Two years ago, Apple changed the way its app store ratings worked by allowing developers to decide whether or not their ratings would be reset with their latest app update — a feature that Apple suggests should be used sparingly. Today, Google announced it’s making a change to how its Play Store app ratings work, too. But instead of giving developers the choice of when ratings will reset, it will begin to weight app ratings to favor those from more recent releases.

“You told us you wanted a rating based on what your app is today, not what it was years ago, and we agree,” said Milena Nikolic, an Engineering Director leading Google Play Console, who detailed the changes at the Google I/O Developer conference today.

She explained that, soon, the average rating calculation for apps will be updated for all Android apps on Google Play. Instead of a lifetime cumulative value, the app’s average rating will be recalculated to “give more weight” to the most recent users ratings.

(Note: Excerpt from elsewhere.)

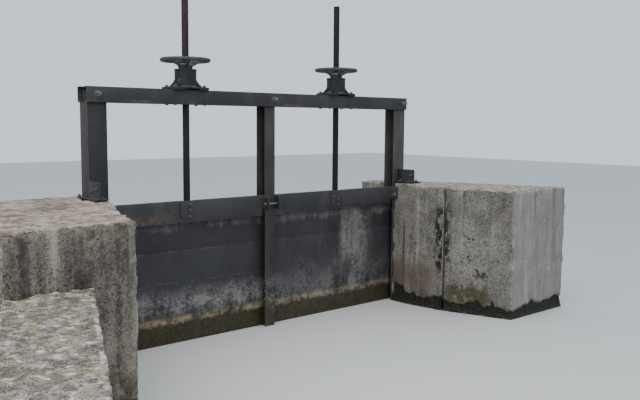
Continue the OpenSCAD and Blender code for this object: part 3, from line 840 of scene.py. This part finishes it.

With this update, users will be able to better see, at a glance, the current state of the app — meaning, any fixes and changes that made it a better experience over the years will now be taken into account when determining the rating.

“It will better reflect all your hard work and improvements,” touted Nikolic, of the updated ratings.

On the flip side, however, this change also means that once high-quality apps which have since failed to release new updates and bug fixes will now have a rating that reflects their current state of decline.

It’s unclear how much the change will more broadly impact Google Play Store SEO, where today app search results are returned based on a combination of factors, including app names, descriptions, keywords, downloads, reviews and ratings, among other factors.

The updated app ratings was one of numerous Google Play changes announced today, along with the public launch of dynamic delivery features, new APIs, refreshed Google Play Console data, custom listings, and even “suggested replies” — like those found in Gmail, but for responding to Play Store user reviews.

End users of the Google Play Store won’t see the new, recalculated rating until August, but developers can preview their new rating today in their Play Store Console.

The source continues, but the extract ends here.